Write out all of the entries exactly, please.

**** EXTRACTED RECORDS

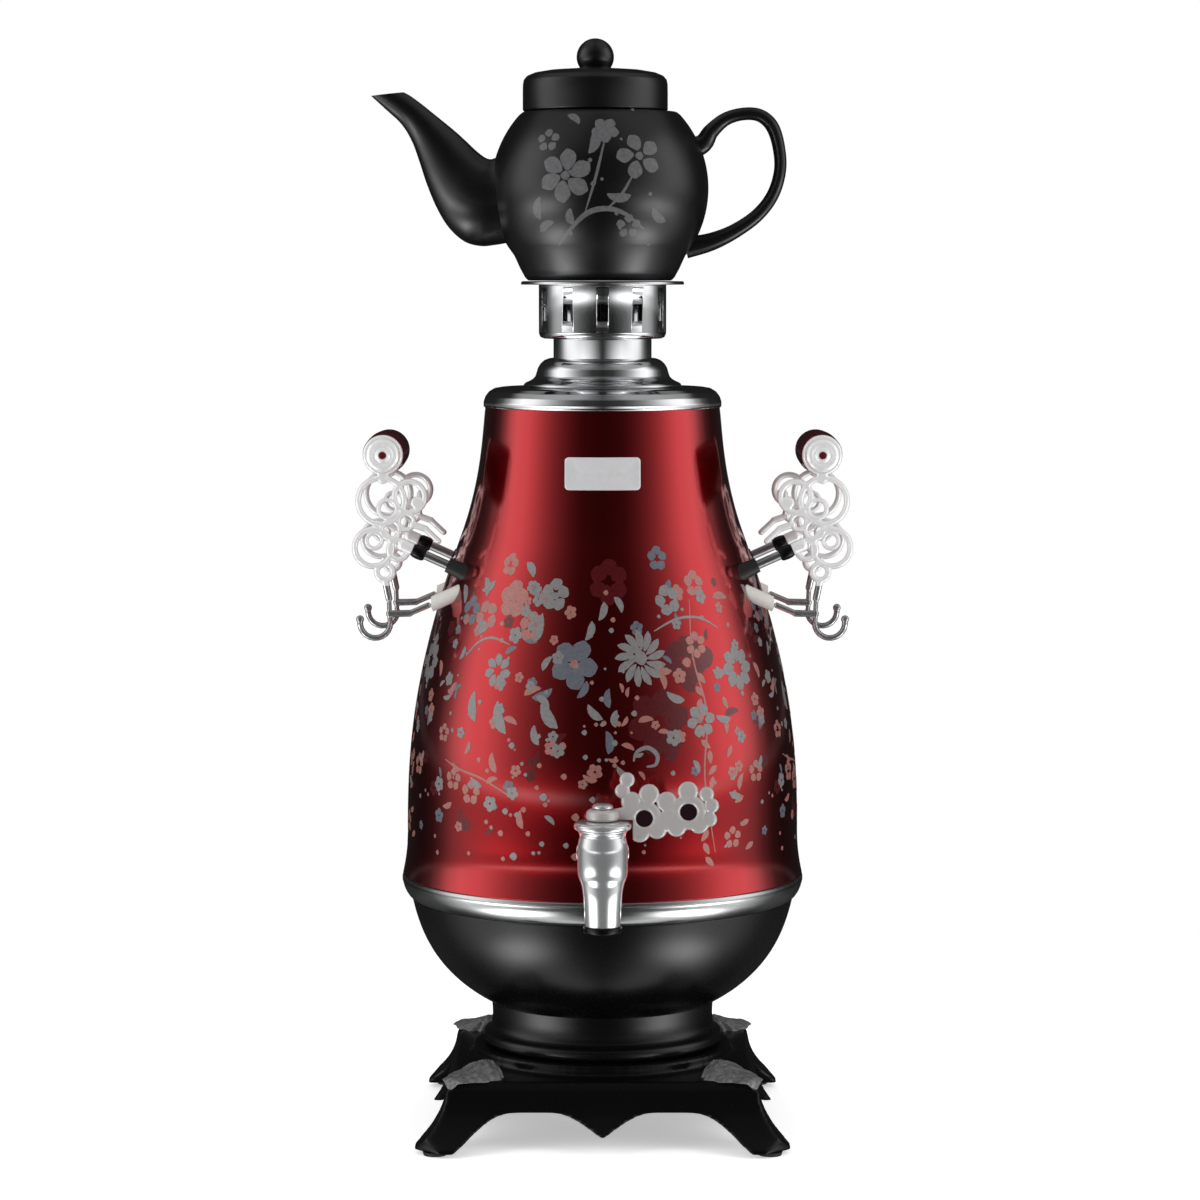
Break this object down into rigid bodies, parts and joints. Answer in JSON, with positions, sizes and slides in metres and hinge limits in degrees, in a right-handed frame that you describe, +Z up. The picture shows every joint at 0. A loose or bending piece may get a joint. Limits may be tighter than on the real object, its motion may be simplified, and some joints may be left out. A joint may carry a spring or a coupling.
{
  "type": "samovar",
  "caption": "Electric samovar: pear-shaped tank on a footed stand, front tap with lace key, two scroll handles, vented crown lid and a teapot on top.",
  "frame": {"origin": "on the floor under the middle of the body", "axes": "+Z up along the body, -Y to the front where the tap is, +X to the right seen from the front"},
  "size_m": [0.2744, 0.2632, 0.6033],
  "materials": {
    "satin_black": "satin",
    "chrome_plate": "mirror",
    "cast_chrome": "bright plated casting",
    "pad_rubber": "matte",
    "black_plastic": "matte",
    "gloss_black_plastic": "gloss",
    "brass": "satin",
    "steel": "brushed",
    "red_lacquer": "metallic lacquer with a floral print",
    "silver_plate": "satin",
    "silicone": "matte",
    "white_ceramic": "matte",
    "lead_sleeve": "matte",
    "black_glaze": "gloss glaze with a floral print",
    "dark_red_plastic": "gloss"
  },
  "bodies": {
    "root": {"base_stand": "satin_black", "corner_leaves": "satin_black", "pedestal_collar": "satin_black", "base_bowl": "satin_black", "foot_pads": "pad_rubber", "trim_band": "chrome_plate", "rear_housing": "black_plastic", "power_inlet": "black_plastic", "inlet_blades": "brass", "rocker_pin": "steel", "body_shell": "red_lacquer", "rim_ring": "chrome_plate", "name_plate": "silver_plate", "tank_bottom": "steel", "bowl_gasket": "silicone", "heating_element": "steel", "heater_nuts": "brass", "thermostat": "black_plastic", "thermal_cutout": "white_ceramic", "terminal_block": "white_ceramic", "heater_leads": "lead_sleeve", "tie_rod": "steel", "tie_nut": "steel", "tap_body": "chrome_plate", "tap_nozzle": "gloss_black_plastic", "tap_bonnet": "chrome_plate", "tap_gasket": "silicone", "tap_lock_nut": "steel", "bracket_left_front": "cast_chrome", "bracket_left_rear": "cast_chrome", "bracket_right_front": "cast_chrome", "bracket_right_rear": "cast_chrome", "grip_left": "dark_red_plastic", "grip_right": "dark_red_plastic", "grip_caps": "chrome_plate", "grip_rods": "steel", "handle_studs": "steel", "stud_spacers": "black_plastic", "stud_beads": "black_plastic", "stud_tank_nuts": "steel", "arm_pads": "silicone", "leaf_screws": "steel"},
    "samovar_lid": {"lid_dome": "chrome_plate", "lid_gasket": "silicone", "lid_neck": "chrome_plate", "crown_ring": "chrome_plate", "crown_plate": "chrome_plate"},
    "teapot": {"teapot_body": "black_glaze", "teapot_spout": "black_glaze", "teapot_handle": "black_glaze"},
    "teapot_lid": {"teapot_lid": "black_glaze"},
    "tap_key": {"tap_plug": "brass", "tap_key": "chrome_plate", "key_screw": "chrome_plate"},
    "rocker": {"rocker_switch": "gloss_black_plastic"}
  },
  "joints": [
    {"name": "lid_lift", "type": "slide", "parent": "root", "child": "samovar_lid", "axis": [0, 0, 1], "range_m": [0, 0.08]},
    {"name": "teapot_lift", "type": "slide", "parent": "samovar_lid", "child": "teapot", "axis": [0, 0, 1], "range_m": [0, 0.1]},
    {"name": "teapot_lid_lift", "type": "slide", "parent": "teapot", "child": "teapot_lid", "axis": [0, 0, 1], "range_m": [0, 0.06]},
    {"name": "key_turn", "type": "hinge", "parent": "root", "child": "tap_key", "pos_m": [0, -0.136, 0.168], "axis": [0, 0, 1], "range_deg": [-90, 0]},
    {"name": "rocker_tilt", "type": "hinge", "parent": "root", "child": "rocker", "pos_m": [-0.018, 0.103, 0.097], "axis": [1, 0, 0], "range_deg": [0, 18]}
  ]
}
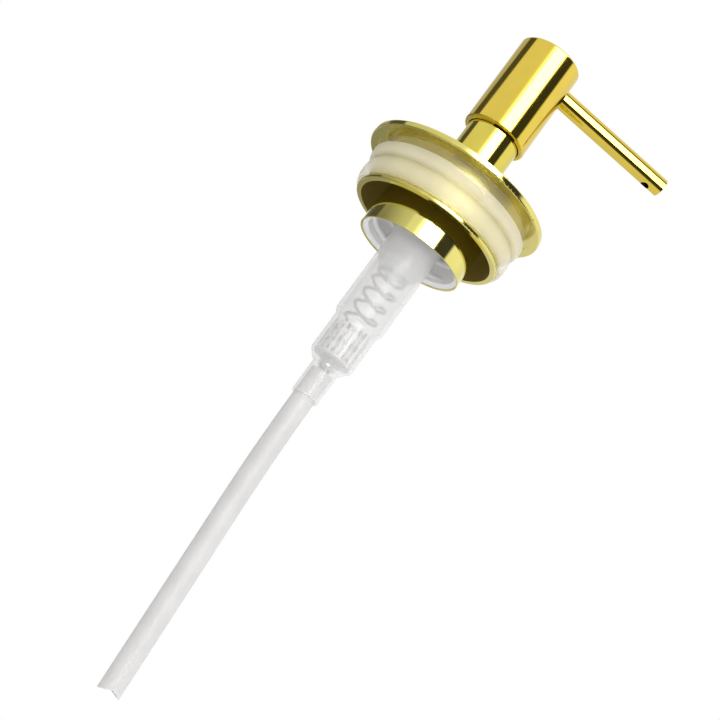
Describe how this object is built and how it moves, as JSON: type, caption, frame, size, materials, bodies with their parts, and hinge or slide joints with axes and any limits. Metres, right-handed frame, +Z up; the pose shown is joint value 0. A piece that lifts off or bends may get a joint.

********

**TASK SOLUTION:**
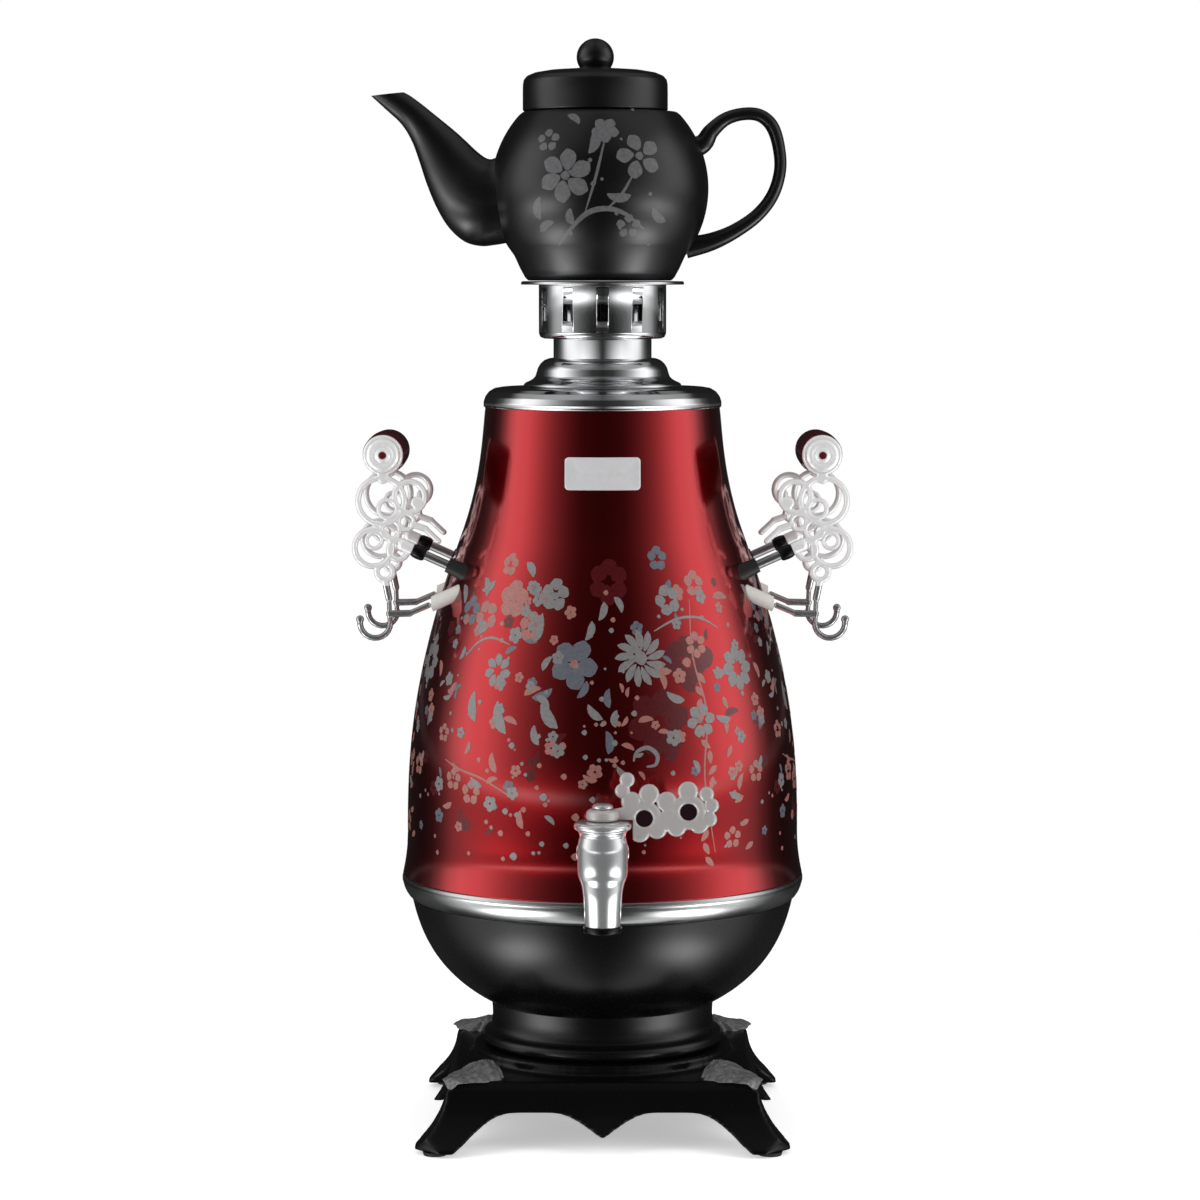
Break this object down into rigid bodies, parts and joints. Answer in JSON, with positions, sizes and slides in metres and hinge limits in degrees, in a right-handed frame that you describe, +Z up. The picture shows every joint at 0. A loose or bending piece may get a joint. Limits may be tighter than on the real object, its motion may be simplified, and some joints may be left out. A joint may carry a spring or a coupling.
{
  "type": "samovar",
  "caption": "Electric samovar: pear-shaped tank on a footed stand, front tap with lace key, two scroll handles, vented crown lid and a teapot on top.",
  "frame": {"origin": "on the floor under the middle of the body", "axes": "+Z up along the body, -Y to the front where the tap is, +X to the right seen from the front"},
  "size_m": [0.2744, 0.2632, 0.6033],
  "materials": {
    "satin_black": "satin",
    "chrome_plate": "mirror",
    "cast_chrome": "bright plated casting",
    "pad_rubber": "matte",
    "black_plastic": "matte",
    "gloss_black_plastic": "gloss",
    "brass": "satin",
    "steel": "brushed",
    "red_lacquer": "metallic lacquer with a floral print",
    "silver_plate": "satin",
    "silicone": "matte",
    "white_ceramic": "matte",
    "lead_sleeve": "matte",
    "black_glaze": "gloss glaze with a floral print",
    "dark_red_plastic": "gloss"
  },
  "bodies": {
    "root": {"base_stand": "satin_black", "corner_leaves": "satin_black", "pedestal_collar": "satin_black", "base_bowl": "satin_black", "foot_pads": "pad_rubber", "trim_band": "chrome_plate", "rear_housing": "black_plastic", "power_inlet": "black_plastic", "inlet_blades": "brass", "rocker_pin": "steel", "body_shell": "red_lacquer", "rim_ring": "chrome_plate", "name_plate": "silver_plate", "tank_bottom": "steel", "bowl_gasket": "silicone", "heating_element": "steel", "heater_nuts": "brass", "thermostat": "black_plastic", "thermal_cutout": "white_ceramic", "terminal_block": "white_ceramic", "heater_leads": "lead_sleeve", "tie_rod": "steel", "tie_nut": "steel", "tap_body": "chrome_plate", "tap_nozzle": "gloss_black_plastic", "tap_bonnet": "chrome_plate", "tap_gasket": "silicone", "tap_lock_nut": "steel", "bracket_left_front": "cast_chrome", "bracket_left_rear": "cast_chrome", "bracket_right_front": "cast_chrome", "bracket_right_rear": "cast_chrome", "grip_left": "dark_red_plastic", "grip_right": "dark_red_plastic", "grip_caps": "chrome_plate", "grip_rods": "steel", "handle_studs": "steel", "stud_spacers": "black_plastic", "stud_beads": "black_plastic", "stud_tank_nuts": "steel", "arm_pads": "silicone", "leaf_screws": "steel"},
    "samovar_lid": {"lid_dome": "chrome_plate", "lid_gasket": "silicone", "lid_neck": "chrome_plate", "crown_ring": "chrome_plate", "crown_plate": "chrome_plate"},
    "teapot": {"teapot_body": "black_glaze", "teapot_spout": "black_glaze", "teapot_handle": "black_glaze"},
    "teapot_lid": {"teapot_lid": "black_glaze"},
    "tap_key": {"tap_plug": "brass", "tap_key": "chrome_plate", "key_screw": "chrome_plate"},
    "rocker": {"rocker_switch": "gloss_black_plastic"}
  },
  "joints": [
    {"name": "lid_lift", "type": "slide", "parent": "root", "child": "samovar_lid", "axis": [0, 0, 1], "range_m": [0, 0.08]},
    {"name": "teapot_lift", "type": "slide", "parent": "samovar_lid", "child": "teapot", "axis": [0, 0, 1], "range_m": [0, 0.1]},
    {"name": "teapot_lid_lift", "type": "slide", "parent": "teapot", "child": "teapot_lid", "axis": [0, 0, 1], "range_m": [0, 0.06]},
    {"name": "key_turn", "type": "hinge", "parent": "root", "child": "tap_key", "pos_m": [0, -0.136, 0.168], "axis": [0, 0, 1], "range_deg": [-90, 0]},
    {"name": "rocker_tilt", "type": "hinge", "parent": "root", "child": "rocker", "pos_m": [-0.018, 0.103, 0.097], "axis": [1, 0, 0], "range_deg": [0, 18]}
  ]
}
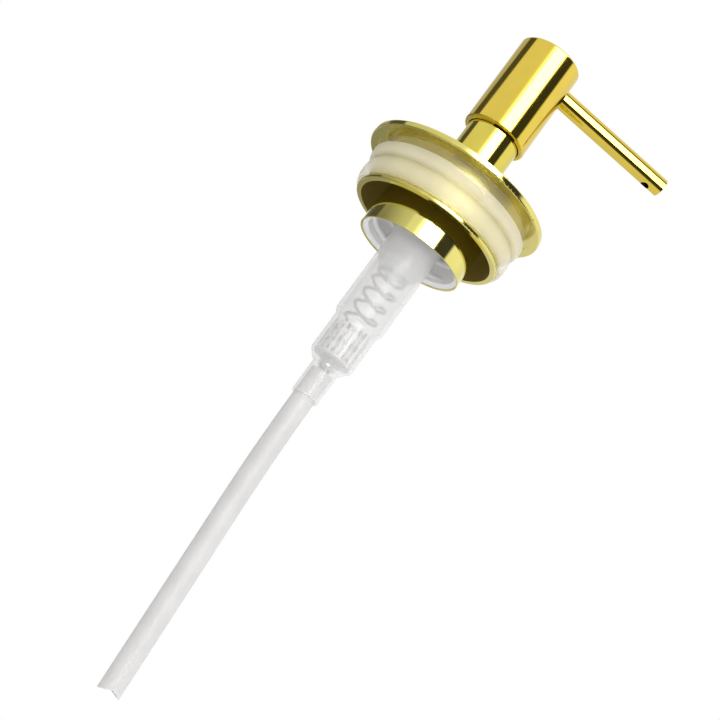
Describe how this object is built and how it moves, as JSON: type, caption, frame, size, materials, bodies with their parts, and hinge or slide joints with axes and any limits. Metres, right-handed frame, +Z up; the pose shown is joint value 0. A piece that lifts off or bends may get a joint.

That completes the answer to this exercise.